Weaving also remembers feeling a sense of excitement about another film early in his career - the 1991 drama, Proof, co-starring a young actor by the name of Russell Crowe. “It was big in Australia and did very well around the world too. A film that felt new and different from an Australian perspective. We'd been used to seeing so many period costume dramas, wonderful films actually. But this felt to me like it was a contemporary, urban, story.”

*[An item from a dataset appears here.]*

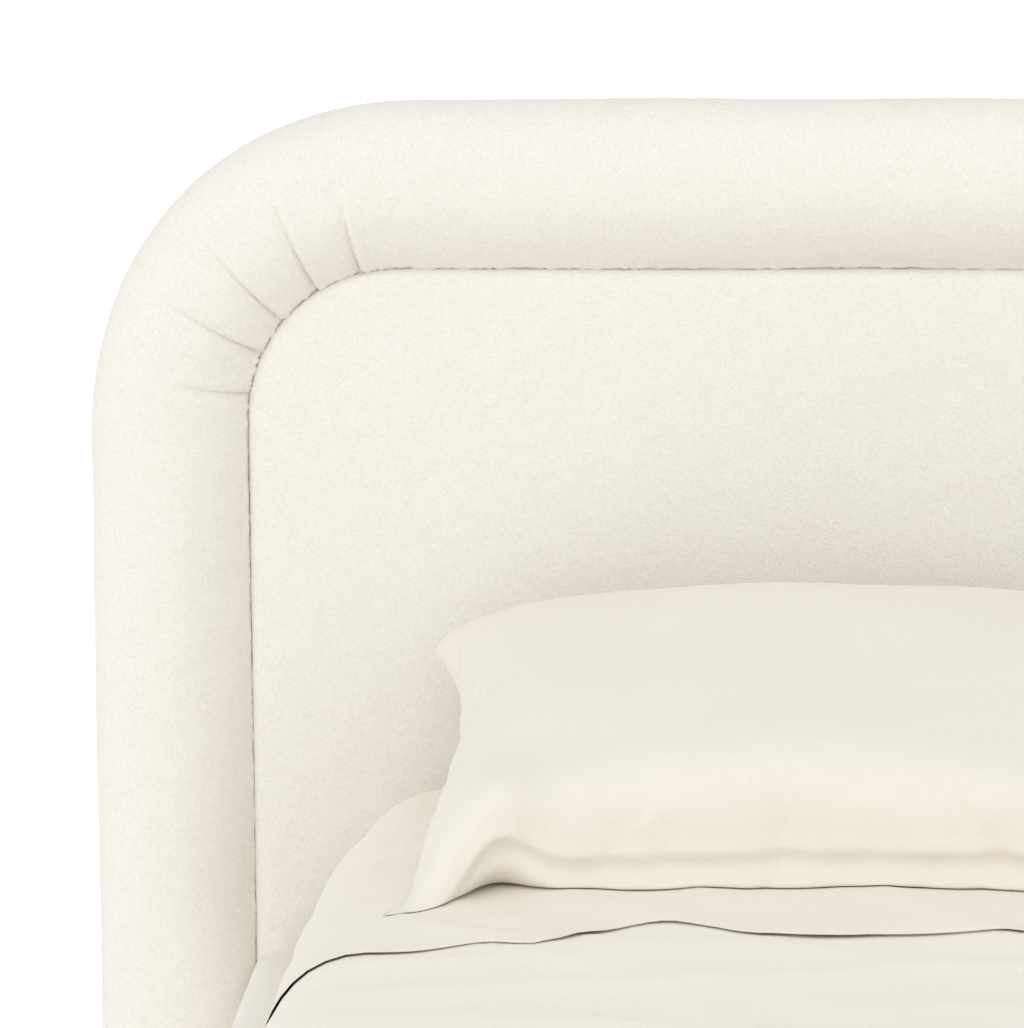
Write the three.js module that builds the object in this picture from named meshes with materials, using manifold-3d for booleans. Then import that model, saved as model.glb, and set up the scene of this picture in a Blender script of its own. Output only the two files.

During his last working visit to Ireland while filming Black ’47, he enjoyed a Christmas-holiday road trip around Ireland with his daughter and her partner. The rehearsal period for The President has been busy, but he’s looking forward to seeing more in the coming weeks. “Once we open I'm looking forward to getting out to some galleries and having some walks. We did take a little trip to Glendalough a couple of weekends ago. It’s really lovely to be back here.”
- Hugo Weaving stars in the Irish premiere of The President by Thomas Bernhard, the first co-production between the Gate Theatre and Sydney Theatre Company, running until March 24, at the Gate Theatre Dublin.